Jefferies “still sees the market as continuing to tighten and expects pricing to rise through the back half of the year. Larger E&Ps with more stable development programs will likely be more insulated from price increases than smaller E&Ps with more volatile, shorter-term plans.”

NGI’s Patrick Rau, who directs strategy and research, has a litany of questions going into the earnings season.

For example, the Permian, which is setting the pace across the onshore, has a growing buildup of DUCs. The buildup has “slowed the rig count there, but when do completion companies start to get worried” by lower crude prices and the buildup? That’s key, as the Permian activity is “holding everything up” on a positive basis for the U.S. energy sector.

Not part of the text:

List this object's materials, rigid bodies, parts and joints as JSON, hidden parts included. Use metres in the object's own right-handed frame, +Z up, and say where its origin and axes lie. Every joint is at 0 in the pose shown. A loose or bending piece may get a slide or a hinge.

The Permian’s future takeaway capacity also is on Rau’s mind, “both on the crude and natural gas side…Everybody wants to know about that.”

Gas takeaway updates in the Appalachian Basin also are priorities, including the status of Energy Transfer Partners LP’s Rover Pipeline, which now is targeting a late summer start.

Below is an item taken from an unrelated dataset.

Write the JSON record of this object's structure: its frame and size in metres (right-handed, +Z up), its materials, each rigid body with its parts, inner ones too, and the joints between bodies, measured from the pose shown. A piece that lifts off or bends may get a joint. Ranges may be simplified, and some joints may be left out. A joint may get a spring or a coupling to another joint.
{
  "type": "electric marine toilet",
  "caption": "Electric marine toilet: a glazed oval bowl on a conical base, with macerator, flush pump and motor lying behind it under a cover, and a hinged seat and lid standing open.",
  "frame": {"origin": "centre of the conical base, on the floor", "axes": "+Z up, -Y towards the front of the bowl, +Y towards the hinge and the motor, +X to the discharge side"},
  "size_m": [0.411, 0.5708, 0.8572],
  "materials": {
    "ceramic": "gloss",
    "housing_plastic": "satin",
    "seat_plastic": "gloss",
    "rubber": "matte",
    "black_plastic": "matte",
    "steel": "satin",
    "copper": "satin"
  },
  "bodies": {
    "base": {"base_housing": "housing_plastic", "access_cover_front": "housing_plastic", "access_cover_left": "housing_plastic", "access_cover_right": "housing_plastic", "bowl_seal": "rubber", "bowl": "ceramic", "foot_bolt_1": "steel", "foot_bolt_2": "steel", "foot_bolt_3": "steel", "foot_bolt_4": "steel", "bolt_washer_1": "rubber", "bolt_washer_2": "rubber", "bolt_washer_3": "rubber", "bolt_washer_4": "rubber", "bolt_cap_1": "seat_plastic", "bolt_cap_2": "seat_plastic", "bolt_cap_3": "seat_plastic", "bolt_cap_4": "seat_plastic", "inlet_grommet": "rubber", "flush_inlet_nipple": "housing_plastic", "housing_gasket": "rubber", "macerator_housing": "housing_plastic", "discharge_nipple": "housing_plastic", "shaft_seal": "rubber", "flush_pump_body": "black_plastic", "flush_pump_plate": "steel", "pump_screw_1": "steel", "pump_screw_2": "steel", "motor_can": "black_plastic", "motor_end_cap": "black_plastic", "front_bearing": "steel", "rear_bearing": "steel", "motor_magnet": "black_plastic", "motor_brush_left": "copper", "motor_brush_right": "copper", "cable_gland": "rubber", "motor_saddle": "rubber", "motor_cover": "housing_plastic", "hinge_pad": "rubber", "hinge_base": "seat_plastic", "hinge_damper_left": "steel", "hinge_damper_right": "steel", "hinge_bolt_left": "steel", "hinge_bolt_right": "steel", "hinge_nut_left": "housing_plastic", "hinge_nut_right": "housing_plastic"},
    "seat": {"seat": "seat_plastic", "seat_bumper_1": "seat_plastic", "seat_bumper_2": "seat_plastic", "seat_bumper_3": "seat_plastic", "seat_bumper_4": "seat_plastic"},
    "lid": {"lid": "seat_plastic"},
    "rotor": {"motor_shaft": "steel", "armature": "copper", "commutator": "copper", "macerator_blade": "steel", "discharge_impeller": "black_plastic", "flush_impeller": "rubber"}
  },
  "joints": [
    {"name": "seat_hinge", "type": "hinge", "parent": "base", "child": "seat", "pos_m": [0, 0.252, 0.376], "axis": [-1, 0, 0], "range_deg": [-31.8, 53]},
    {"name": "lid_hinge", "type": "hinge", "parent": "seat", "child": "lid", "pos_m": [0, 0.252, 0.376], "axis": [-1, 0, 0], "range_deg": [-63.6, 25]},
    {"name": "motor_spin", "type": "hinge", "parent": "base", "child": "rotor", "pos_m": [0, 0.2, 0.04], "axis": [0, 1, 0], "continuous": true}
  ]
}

Like other analysts, Rau is looking for insight into whether E&P capital expenditure plans have changed for 2H2017. “Are folks buying into the rebound in crude, or do they expect sub-$50 WTI to prevail?”

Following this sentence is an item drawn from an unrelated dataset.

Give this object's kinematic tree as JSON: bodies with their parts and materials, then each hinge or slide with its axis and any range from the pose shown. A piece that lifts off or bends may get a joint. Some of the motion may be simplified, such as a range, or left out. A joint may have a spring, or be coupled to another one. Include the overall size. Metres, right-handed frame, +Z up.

The balance sheets of North America’s E&Ps, and their debt loads, still are a concern.

“How many are still in trouble?” Rau asked. “How many companies will continue to ramp production, even in the face of lower economics, in order to service their debt?”

E&P consolidation also will be on his mind, following the proposed tie-up last month of Appalachian heavyweights Rice Energy Inc. and EQT Corp.

“Will this accelerate consolidation in the area?” Rau asked. “Is this a tacit acknowledgement that efficiency gains from longer, single-well laterals and better fracture recipes are starting to slow?”

Other basin activity, including renewed activity in the Eagle Ford, should gain attention too.

“It seems to me that the Eagle Ford is the current incremental region with respect to drilling economics,” said Rau. “Comments there might serve as broader overall expectations for the industry.”